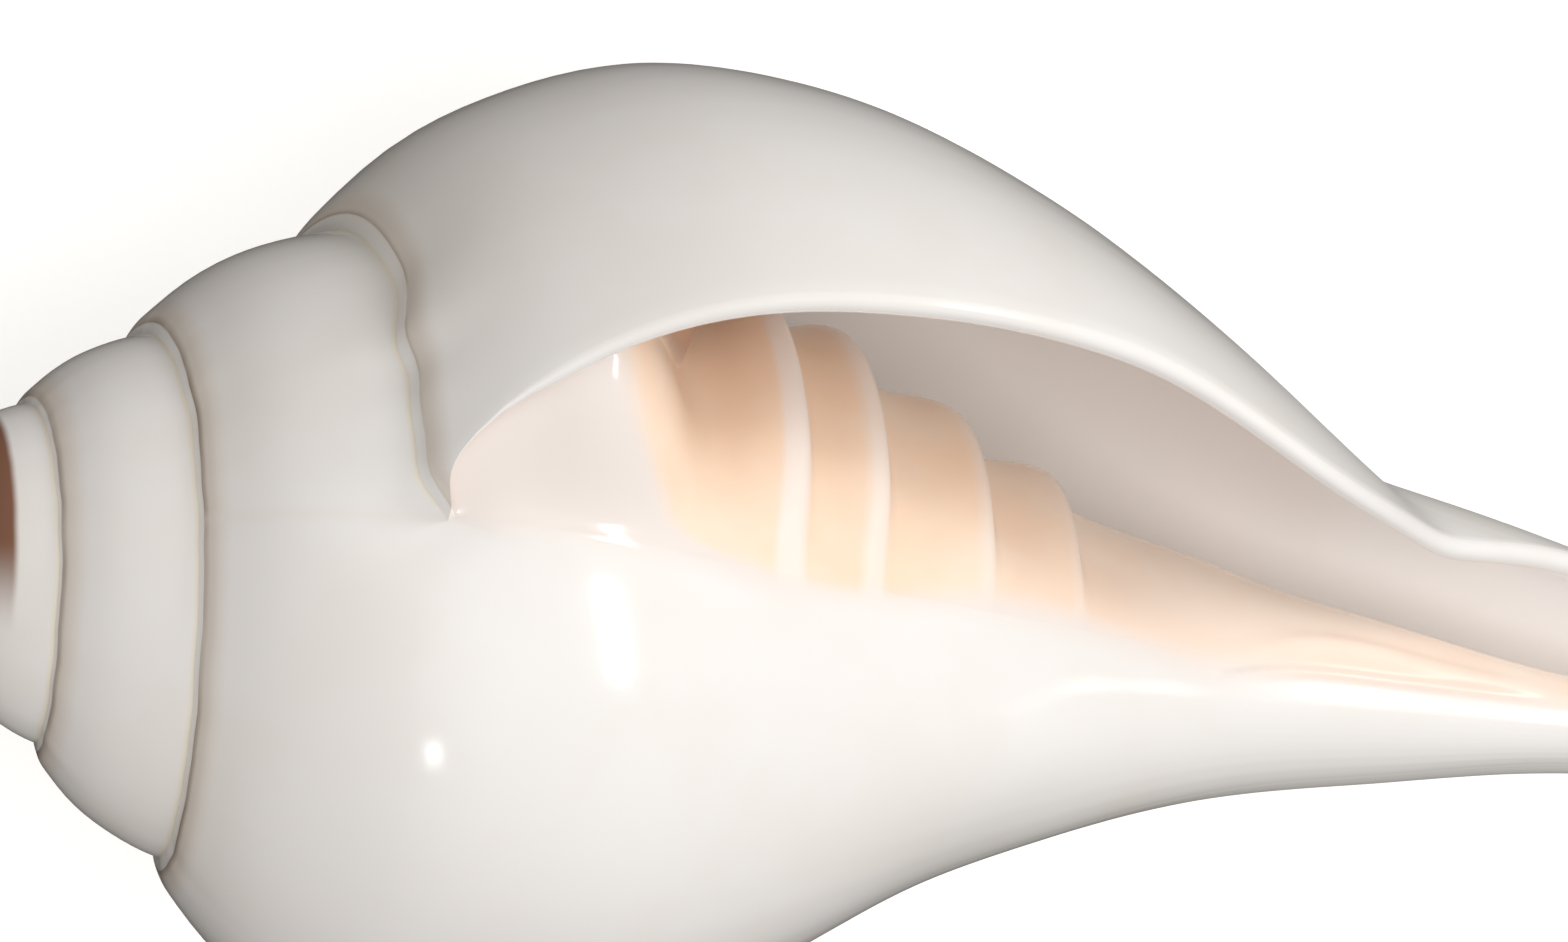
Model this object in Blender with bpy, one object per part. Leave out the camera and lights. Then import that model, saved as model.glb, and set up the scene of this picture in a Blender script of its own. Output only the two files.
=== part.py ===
"""A conch shell of the chank kind: heavy, pear-shaped and right-handed, lying on its back.

The shell is one wall that coils round an axis. Every whorl is the one before it made GROWTH times
larger, so the wall is worked out from one outline, drawn at the lip, and a growth angle. The
angle is 0 at the lip's upper corner and falls by a full turn for each whorl back to the apex.

Along the axis, height is counted from the point of the spire to the tip of the canal. Around the
axis, 0 degrees faces up and 90 degrees faces +Y. The shell rests on the ground at Z = 0 on the
back of its body whorl and on its canal, with its mouth upwards and its canal towards +X.
"""

import math

import bmesh
import bpy
import numpy as np

MM = 0.001
TURN = 360.0

# Growth, in millimetres and degrees
GROWTH = 1.548
SUTURE_HEIGHT = 39.4
TIP_HEIGHT = 153.0
LIP_CORNER_ANGLE = 12.6
SPIRE_TURNS = 4.5
APEX_HEIGHT = 1.4
RISER_WIDTH = 1.6

# The whorl at the lip, as height along the axis and radius
WHORL_OUTLINE = (
    (39.4, 31.2), (45, 37.2), (52, 42.0), (61, 45.6), (72, 46.4), (84, 44.4), (96, 39.4),
    (108, 32.0), (120, 22.9), (132, 13.6), (145, 3), (170, -12), (240, -40),
)
# The columella, midway between the crests and the troughs of its folds
COLUMELLA_OUTLINE = (
    (58, 28.0), (64, 27.0), (70, 25.2), (78, 21.9), (84, 18.9), (90, 16.2), (96, 13.8),
    (104, 10.8), (113, 8.2), (125, 6.0), (138, 3.8), (150, 3.0), (170, 2.2),
)
# The outside of the canal, on the side of the lip
CANAL_OUTLINE = (
    (58, 22.0), (85, 19.2), (100, 17.6), (112, 16.3), (124, 14.9), (138, 12.5), (148, 10.0),
    (154, 8.2), (170, 3),
)
CANAL_START_ANGLE = -285.0
CANAL_FULL_ANGLE = -60.0
CANAL_TOP = 66.0
COLUMELLA_FULL_ANGLE = 100.0
# How far the last part of the whorl flares out towards the lip and the canal
LIP_FLARE = (
    (84, 0.0), (92, 0.5), (98, 0.7), (104, 1.2), (112, 1.7), (128, 1.7), (138, 1.4), (153, 1.2),
)
FLARE_START_ANGLE = -165.0
FLARE_FULL_ANGLE = -80.0

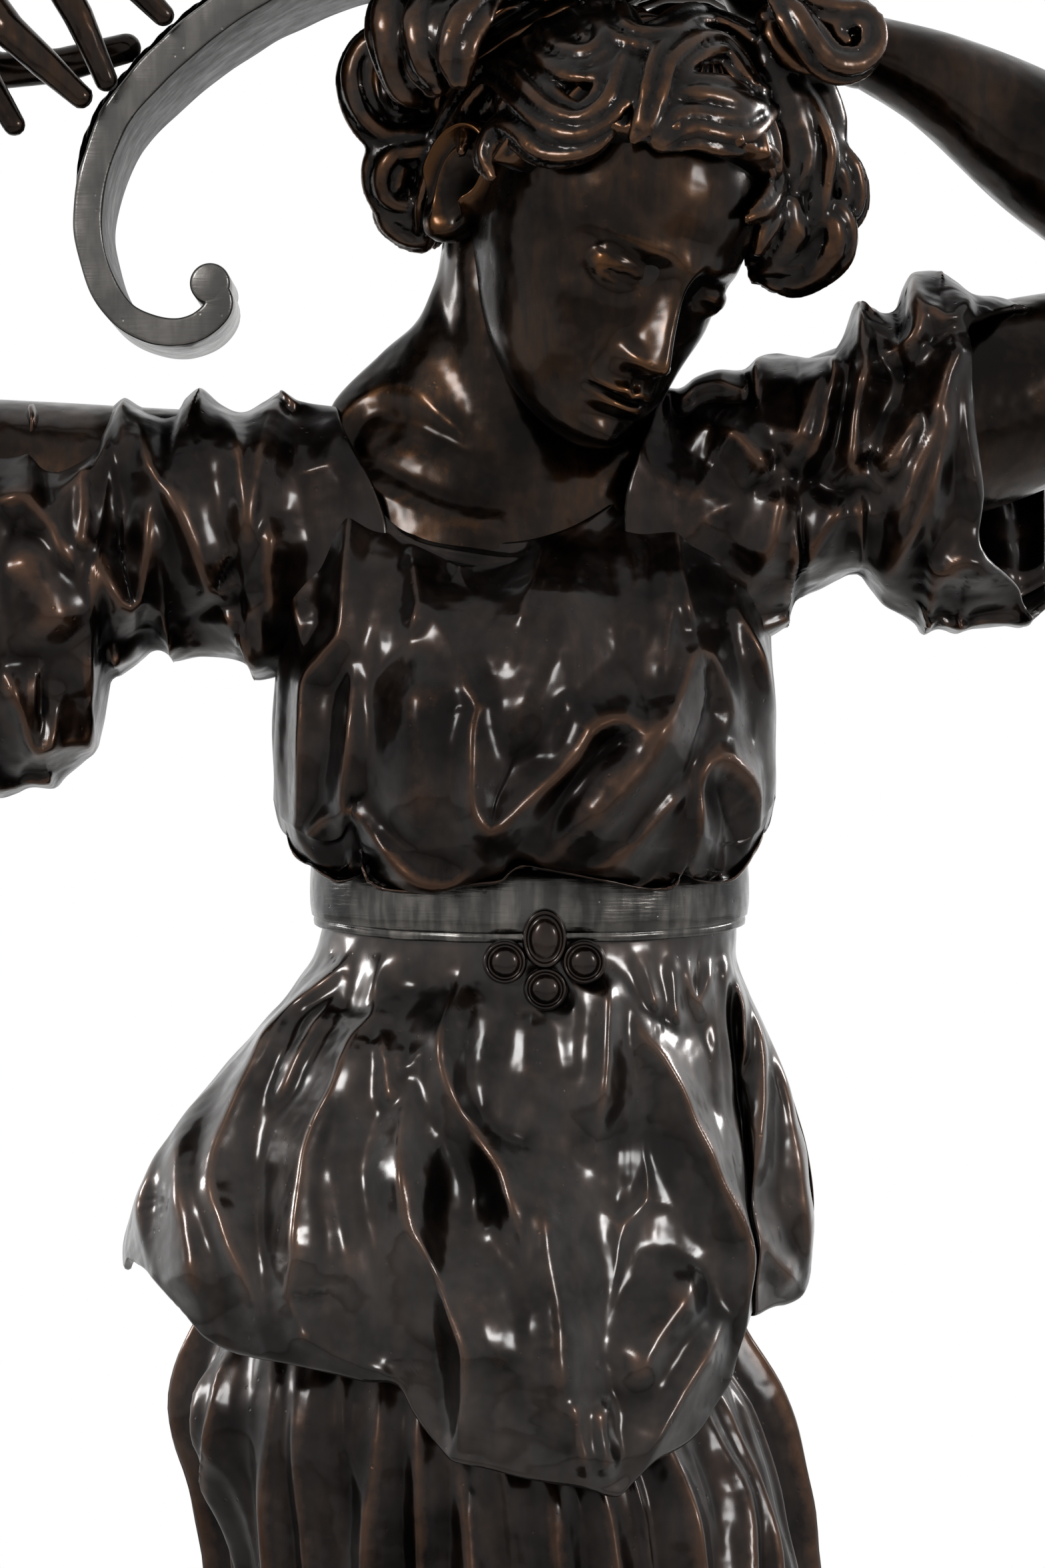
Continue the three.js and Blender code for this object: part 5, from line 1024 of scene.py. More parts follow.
# Locks that hang clear of the head: half width, then x, depth, height
FREE_LOCKS = [
    (8, [(-41, -30, 1345), (-49, -40, 1351), (-54, -44, 1368), (-54, -40, 1383), (-44, -32, 1388),
        (-30, -20, 1384)]),
    (7.5, [(-36, -52, 1346), (-40, -56, 1358), (-41, -54, 1372), (-36, -44, 1385), (-24, -30, 1392)]),
    (7.5, [(-26, -62, 1348), (-27, -64, 1360), (-24, -60, 1374), (-18, -50, 1386), (-8, -38, 1394)]),
    (6.5, [(-40, -20, 1372), (-52, -16, 1372), (-64, -12, 1370), (-70, -10, 1360), (-69, -10, 1346),
        (-62, -10, 1334), (-50, -10, 1328), (-40, -8, 1330)]),
    (6, [(-44, -8, 1362), (-56, -6, 1358), (-60, -6, 1348), (-54, -6, 1340), (-46, -4, 1342)]),
    (7, [(-34, -10, 1332), (-44, -12, 1328), (-54, -10, 1325), (-59, -10, 1316), (-57, -8, 1306),
        (-49, -6, 1303), (-40, -4, 1306)]),
    (6, [(-50, -6, 1308), (-57, -4, 1303), (-53, -2, 1295), (-46, 0, 1290), (-38, 2, 1291)]),
    (6.5, [(106, -52, 1384), (113, -56, 1376), (120, -58, 1366), (128, -56, 1358), (138, -52, 1358),
        (145, -48, 1365), (145, -46, 1374), (138, -46, 1377), (133, -48, 1371), (136, -50, 1366)]),
    (6, [(112, -44, 1392), (122, -46, 1384), (132, -46, 1380), (142, -44, 1378), (148, -42, 1370)]),
    (6.5, [(118, -34, 1330), (128, -34, 1322), (136, -32, 1312), (139, -30, 1302), (136, -28, 1294),
        (129, -26, 1290)]),
    (6.5, [(124, -36, 1300), (132, -36, 1292), (131, -34, 1281), (123, -32, 1272), (113, -30, 1268),
        (105, -30, 1273)]),
    (5.5, [(116, -30, 1312), (124, -28, 1304), (124, -28, 1294), (116, -28, 1286)]),
    (12, [(-36, 2, 1372), (-50, 4, 1366), (-54, 4, 1350), (-46, 4, 1336), (-34, 4, 1330)]),
    (10, [(-30, 4, 1324), (-44, 6, 1320), (-46, 6, 1306), (-36, 6, 1296)]),
    (13, [(96, -34, 1368), (112, -34, 1350), (118, -32, 1326), (114, -30, 1304), (104, -28, 1286)]),
    (10, [(104, -40, 1378), (118, -42, 1366), (130, -40, 1366), (134, -40, 1374)]),
    (12, [(114, -36, 1306), (108, -34, 1288), (98, -30, 1276)]),
    (9, [(122, -32, 1290), (112, -30, 1276), (98, -28, 1270)]),
    (11, [(-22, -14, 1378), (-34, -8, 1366), (-38, -2, 1350)]),
]
CURLS = ("crown_curl_left", "nape_curl_upper", "nape_curl_lower", "temple_curl_right", "crown_curl_right")
# Locks round the back of the head: half width, then turn and rise in degrees seen from its middle
BACK_LOCKS = [
    (
        11,
        [(104 + 19 * k, 62), (114 + 17 * k, 30), (106 + 18 * k, 6), (116 + 17 * k, -14), (110 + 17 * k, -28)],
    )
    for k in range(8)
]


def hair_depth(x, z):
    """Depth of the front of the hair's egg at a place on the drawing plane, by the quadratic in y."""
    turned = HEAD_MATRIX / np.array(HAIR_HALF)
    quad = turned @ turned.T
    middle = np.array(HEAD_PLACE) + HEAD_MATRIX @ np.array((0, 4, 0))
    depth = np.full(x.shape, -70.0)
    for _ in range(3):
        share = (EYE_DISTANCE + depth) / EYE_DISTANCE
        dx, dz = x * share - middle[0], unseen_height(z, depth) - middle[2]
        b = quad[0, 1] * dx + quad[1, 2] * dz
        c = quad[0, 0] * dx**2 + 2 * quad[0, 2] * dx * dz + quad[2, 2] * dz**2 - 1
        inside = np.maximum(b**2 - quad[1, 1] * c, 0)
        depth = middle[1] + (-b - np.sqrt(inside)) / quad[1, 1]
    return depth


def outward(line):
    """Way out of the head at the points of a lock."""
    return unit(line - np.array(HEAD_PLACE))


def free_outward(line):
    """Way out of a lock that hangs clear of the head: mostly towards the eye."""
    return outward(line) * 0.4 + np.array((0, -1, 0))


def lock_frame(path, half_width, way_out, seed):
    """One lock as points 2 mm apart: place, way across, way out, half width, strands and their slow twist."""
    random = np.random.default_rng(seed)
    fine = smooth_line(path, 2.0)
    run = np.linspace(0, 1, len(fine))
    way = unit(np.gradient(fine, axis=0))
    out = way_out(fine)
    across = unit(np.cross(way, out))
    out = np.cross(across, way)
    size = half_width * np.interp(run, [0, 0.12, 0.45, 0.85, 1], [0.5, 0.85, 1.05, 0.75, 0.3])
    strands = random.integers(4, 7)
    twist = random.uniform(0, TURN) + 1.5 * np.sin(2.8 * run + random.uniform(0, TURN))
    return fine, across, out, size, strands, twist


def lock_distance(points, lock):
    """Distance to a lock: sqrt((u / 1.4)^2 + (v / 0.95)^2), less its half width * (0.72 + 0.4 |cos|^0.7)."""
    line, across, out, size, strands, twist = lock
    nearest = np.argmin((line**2).sum(-1) - 2 * points @ line.T, axis=1)
    way = np.gradient(line, axis=0)
    along = ((points - line[nearest]) * way[nearest]).sum(-1) / (way[nearest] ** 2).sum(-1)
    at = np.clip(nearest + along, 0, len(line) - 1.001)
    low, share = at.astype(int), (at - at.astype(int))[:, None]

    def between(values):
        return values[low] * (1 - share) + values[low + 1] * share

    across, out = unit(between(across)), unit(between(out))
    size, twist = between(np.column_stack([size, twist])).T
    off = points - between(line)
    side, rise = (off * across).sum(-1), (off * out).sum(-1)
    rest = ((off - side[:, None] * across - rise[:, None] * out) ** 2).sum(-1)
    u, v = side / 1.4, rise / 0.95
    ridges = np.abs(np.cos(strands / 2 * np.arctan2(v, u) + twist))
    return np.sqrt(u * u + v * v + rest) - size * (0.72 + 0.4 * ridges**0.7)


def relief_of_mesh(points, quads, times, reach):
    """How far each point stands over the surface evened out by averaging with its neighbours, -1 to 1."""
    before = np.roll(quads, 1, 1)
    here = np.concatenate([quads, before]).ravel()
    there = np.concatenate([before, quads]).ravel()

    def gathered(places, values):
        return np.stack([np.bincount(places, row, len(points)) for row in values.T], -1)

    count = np.bincount(here, minlength=len(points))[:, None]
    even = points
    for _ in range(times):
        even = gathered(here, even[there]) / count
    a, b, c = (points[quads[:, k]] for k in range(3))
    normals = gathered(quads.ravel(), np.repeat(np.cross(b - a, c - a), 4, axis=0))
    return np.clip(((points - even) * unit(normals)).sum(-1) / reach, -1, 1)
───
» **SHORT EXERCISE**
Write down again the exact lines running from the beginning of the data to the line containing "on its back.", with both ends included.

» **FULL RESPONSE**
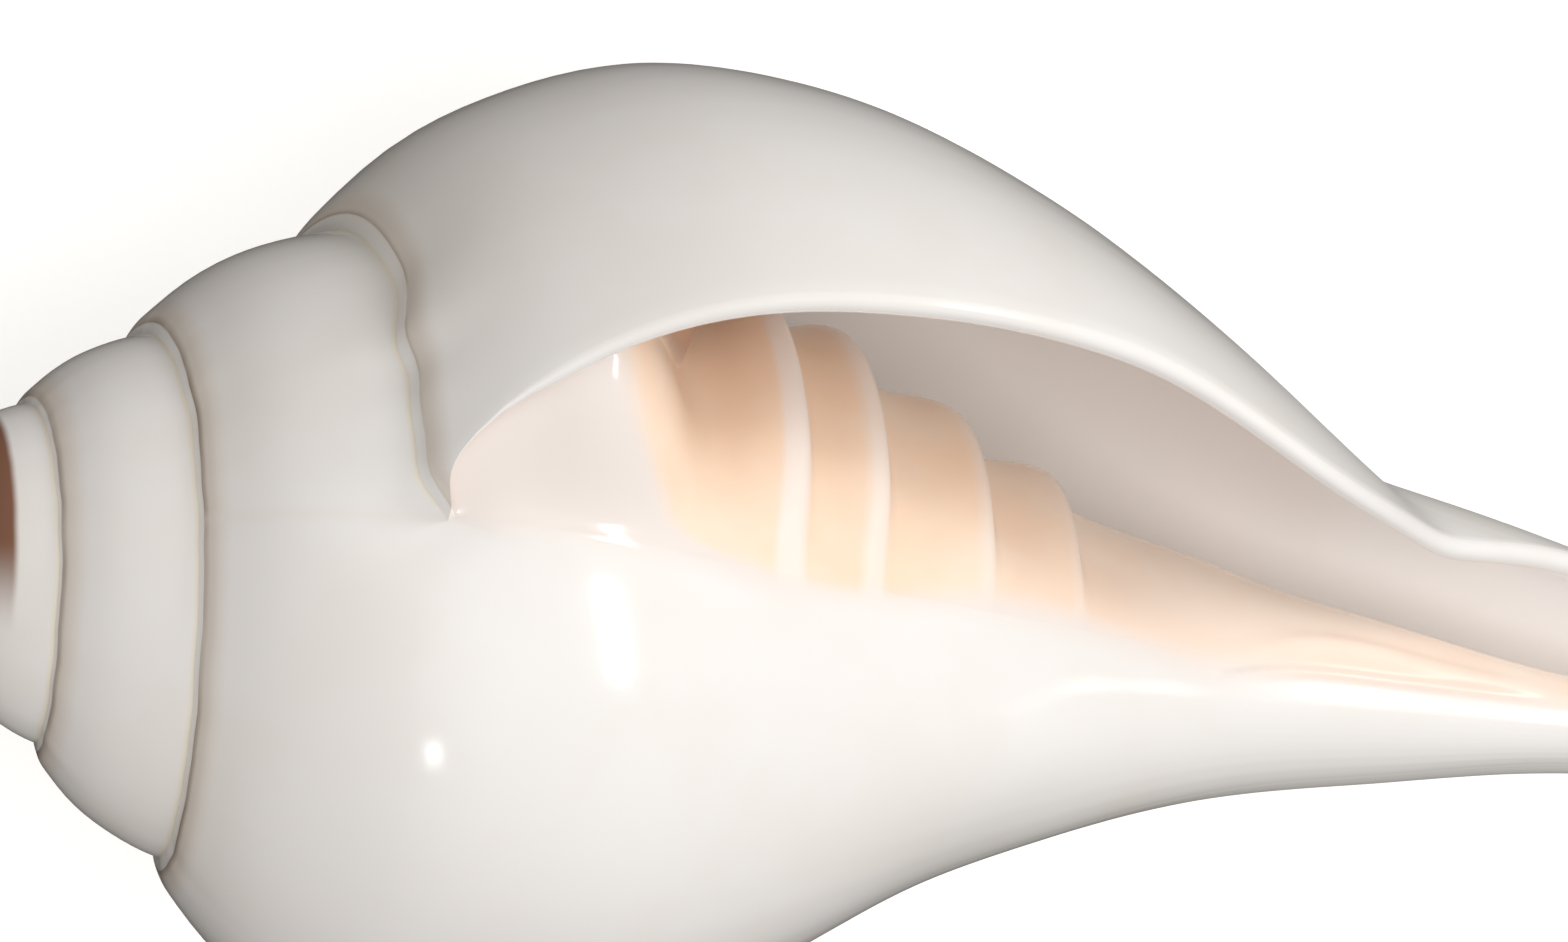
Model this object in Blender with bpy, one object per part. Leave out the camera and lights. Then import that model, saved as model.glb, and set up the scene of this picture in a Blender script of its own. Output only the two files.
=== part.py ===
"""A conch shell of the chank kind: heavy, pear-shaped and right-handed, lying on its back.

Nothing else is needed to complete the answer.